When evaluating tools, consider the following criteria: coverage (how many of your target types are supported), integration (can it feed into your SIEM or ticketing system), and ease of policy customization. Many teams start with a cloud-native service for their primary cloud and add an open-source tool for on-premises or multi-cloud coverage.

Step 3: Automate Continuous Monitoring

Configure your tool to run checks on a schedule (e.g., daily or weekly) rather than only before an audit. This turns compliance into a continuous process. Set up alerts for non-compliant findings, and integrate with your incident management system to create tickets automatically. For example, if a server's firewall rule changes to allow all inbound traffic, the tool should detect the drift and open a ticket for remediation.

Continuous monitoring also helps with evidence collection. Instead of scrambling to gather screenshots and logs before an audit, you can generate a report from your tool covering any time period. This reduces stress and improves accuracy.

Step 4: Remediate and Track Exceptions

When a non-compliant finding is identified, it needs to be addressed. Establish a remediation workflow: assign ownership, set a due date, and track progress. Not every finding requires immediate action; some may be acceptable risks. For those, create an exception process with formal approval. Document the reason for the exception and a plan to eventually remediate.

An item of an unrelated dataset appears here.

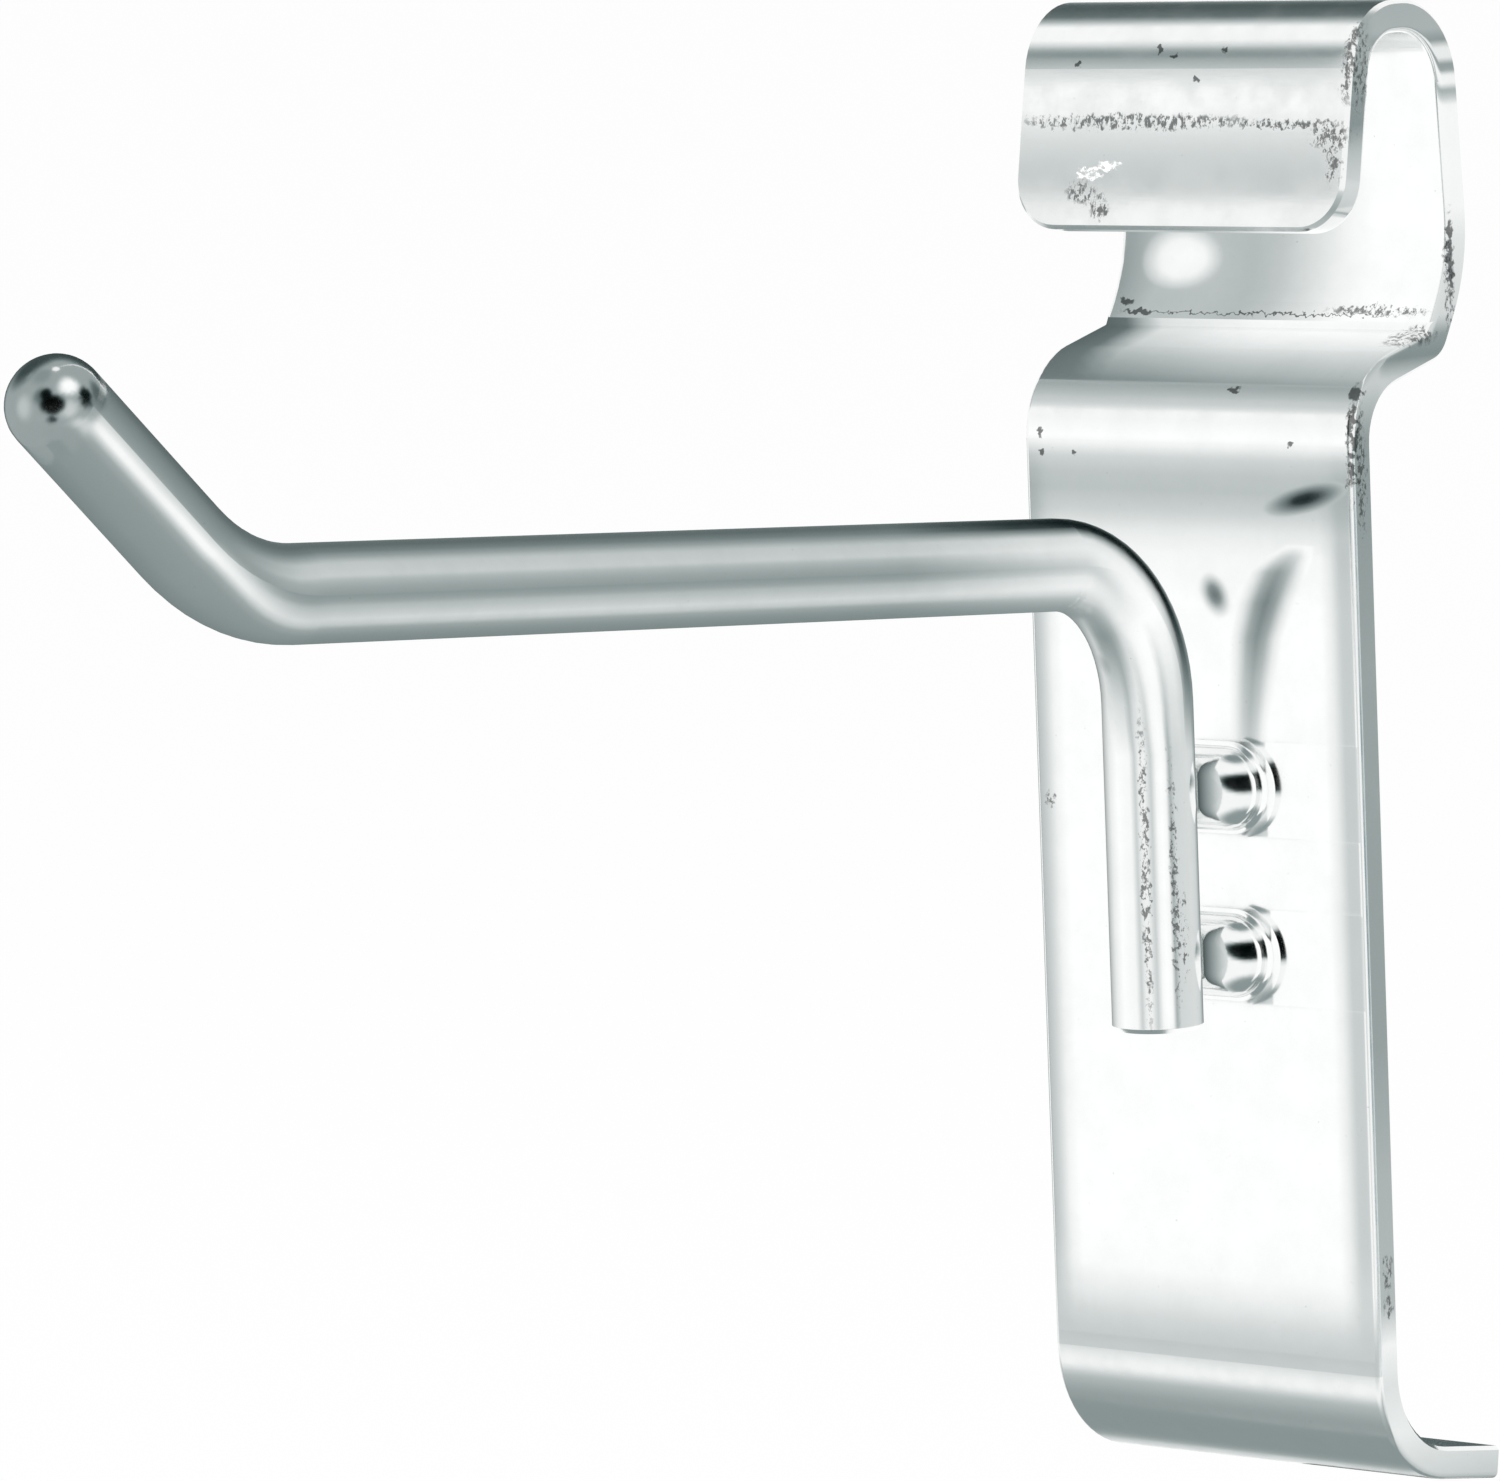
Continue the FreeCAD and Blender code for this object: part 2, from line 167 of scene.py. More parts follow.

In one composite scenario, a team found that several legacy servers had outdated TLS versions. Rather than disabling TLS immediately (which could break applications), they created exceptions with a 90-day remediation plan. The tool tracked the exceptions and escalated if they were not resolved on time.

Step 5: Review and Improve

After each audit cycle, hold a retrospective. Which controls generated the most findings? Which steps took the most time? Use this data to refine your baseline, adjust automation rules, and update your exception process. Continuous improvement is key to long-term efficiency.

For example, if a particular control consistently generates false positives, revise the control definition or the assessment method. If a manual step is still required, consider whether it can be automated. Over time, your process becomes leaner and more reliable.

4. Tools and Economics: Building a Sustainable Stack

Selecting the right tools is only part of the equation. You also need to consider the total cost of ownership, including licensing, infrastructure, and personnel time. A tool that is free but requires extensive customization may end up costing more in labor than a commercial product with good out-of-the-box policies.

Cost Comparison by Tool Category

Open-source tools often have no licensing fee but require skilled staff to deploy and maintain. Commercial tools typically charge per asset or per scanner, with annual subscriptions. Cloud-native services are billed per configuration item or per rule evaluation. For a typical mid-sized organization with 500 servers and multiple cloud accounts, annual costs might range from $10,000 (open-source with internal labor) to $50,000 (commercial) to $5,000–$20,000 (cloud-native, depending on usage). These are rough estimates and vary widely.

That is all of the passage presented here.